Eyewitnesses reported seeing the plane on fire as it slammed into the top floors setting them ablaze and leaving gaping holes in several others, reports CBS News Correspondent Allen Pizzey.

Doorman Mario Cataldi was opposite the tower when the accident occurred, and said Friday that he believed the pilot had tried to avoid the crash.

"I was leaning against the wall, playing with a dog," Cataldi said. "When the plane neared, it sped up and went upward. ... I think it was trying to rise over the building."

Cataldi also said that the plane had not been on fire before the impact, as some reports had said.

About 1,300 people work in the building, which houses government offices, but the crash happened after most had gone home for the day.

Those still at work were quickly evacuated. Workers said they'd recently had an evacuation drill — something inspired by a heightened concern for security following Sept. 11.

The streets around the tower were closed off to traffic Friday morning, and the square Piazza Duca D'Aosta — normally flooded with cars and morning commuters coming out of the adjacent train station — was quiet and somber.

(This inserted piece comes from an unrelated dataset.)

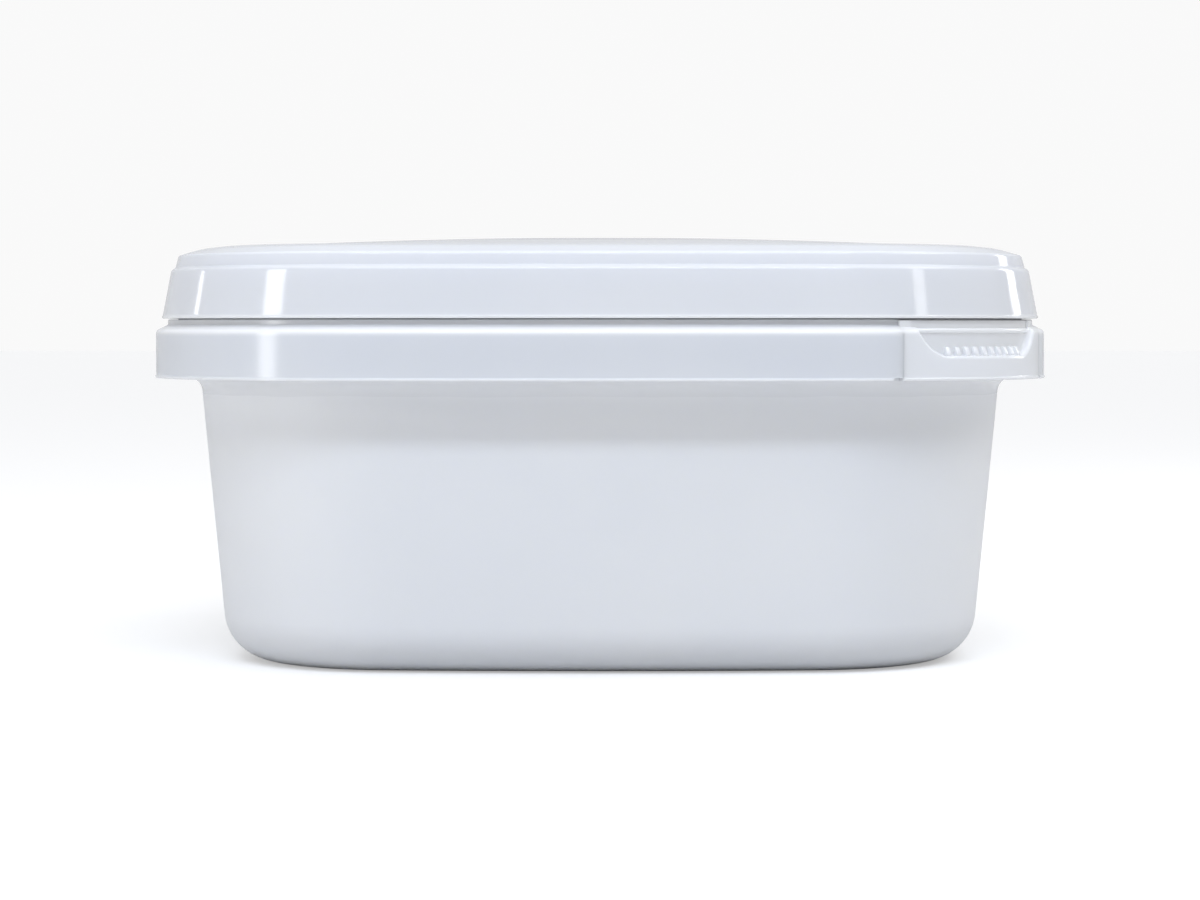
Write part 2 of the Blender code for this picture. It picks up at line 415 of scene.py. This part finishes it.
def up_to(moves, height, angle):
    """Add a straight stretch at an angle that ends at a height above the start."""
    rise = height - rise_of(moves)
    run = 0.0 if angle == UPWARDS else rise / math.tan(math.radians(angle))
    moves += straight(run, rise)


def in_to(moves, inset, angle=INWARDS):
    """Add a straight stretch at an angle that ends at an inset from the start."""
    run = inset - reach_of(moves)
    moves += straight(run, run * math.tan(math.radians(angle)))


def flare_profile():
    """From the flange's widest edge back to its upright face."""
    moves = bend(FLARE_LIP, UPWARDS, FLARE_TILT, 3)
    moves += straight(FLARE_STEP, FLARE_STEP)
    return moves + bend(FLARE_HOLLOW, FLARE_TILT, UPWARDS, 4)


def ledge_profile():
    """Up the flange's face and over its round edge onto the sloping ledge."""
    slope = math.degrees(LEDGE_SLOPE)
    moves = flare_profile()
    up_to(moves, FACE_TOP - FLARE_HEIGHT, UPWARDS)
    moves += bend(LEDGE_ROUND, UPWARDS, slope, 7)
    return moves


def flange_profile():
    """Over the sloping ledge and the neck to the rim, which the lid hides."""
    slope = math.degrees(LEDGE_SLOPE)
    moves = ledge_profile()
    in_to(moves, LEDGE_INSET - NECK_FOOT_RUN, slope)
    moves += bend(NECK_FOOT_ROUND, slope, UPWARDS, 4)
    up_to(moves, SKIRT_Z - FLANGE_Z - NECK_DROP - FLARE_HEIGHT, UPWARDS)
    moves += bend(NECK_TOP_ROUND, UPWARDS, INWARDS, 4)
    in_to(moves, RIM_INSET - RIM_FOOT_ROUND)
    moves += bend(RIM_FOOT_ROUND, INWARDS, UPWARDS, 3)
    up_to(moves, RIM_Z - FLANGE_Z - FLARE_HEIGHT - RIM_ROUND, UPWARDS)
    moves += bend(RIM_ROUND, UPWARDS, INWARDS, 4)
    return moves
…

"I feared it had been worse — a disaster," said Riccardo Bonacchi, peering out of the shattered windows of his nearby linen shop. "Today I'm calmer."

The pilot — who was on a 20-minute flight from Locarno, Switzerland, to Milan — had started landing procedures at Linate airport when air traffic controllers alerted him that he wasn't lined up with the runway, the Italian air traffic controller's association said.

The pilot reported "a little problem with the landing gear," and the tower told him to go west of the airport until it was fixed, a statement from the association said. It said there had been no distress signal, as officials had previously reported.

The plane drifted off course, to the north, and was told to move into approach position for the runway. At this point, the tower lost contact with the plane, the association said.

One witness, Fabio Sunik, said the plane was on fire before it crashed. The plane did not try to change course, "but just went straight in," said Sunik, a sports journalist. "Then I saw rubble falling from the building."

The Pirelli tower is a symbol of Milan, the heart of Italy's financial and industrial world. Built in the 1950s, the 415-foot (124.5-meter) -high building once housed the headquarters of the tire giant Pirelli.

Swiss police said the pilot, Italian-born Luigi Fasulo, 67, was a resident of Pregassona, Switzerland and a Swiss citizen.

Fasulo's nephew, Luigi Fasulo, told Italian state television that the crash was an accident. "Surely there was no intention on the part of my uncle to crash into the building," he said. "He was a person who loved life."

But Fasulo's son, Marco, a pilot for the airline Swiss, was quoted Friday in the Rome daily La Repubblica as saying it might have been a suicide induced by despair over financial problems.

"It was a suicide, a suicide, do you understand?" he was quoted as saying.

The director of the Locarno airfield, Sandro Balestra, told Swiss television that Fasulo owned the airplane and was an experienced pilot. It was instrument-equipped, but Fasulo no longer had a license to fly by instrument.

The plane was a Rockwell Commander 112TC, built by North American Rockwell in the 1970s, said Wirt Walker, chief executive Aviation General Inc., which owns the company that makes an upgraded version of the aircraft.

It was the second time since the Sept. 11 terror attacks on New York and Washington that a plane has struck a high-rise building. On Jan. 5, a 15-year-old boy crashed a stolen plane into a building in Tampa, Florida. He was the only casualty.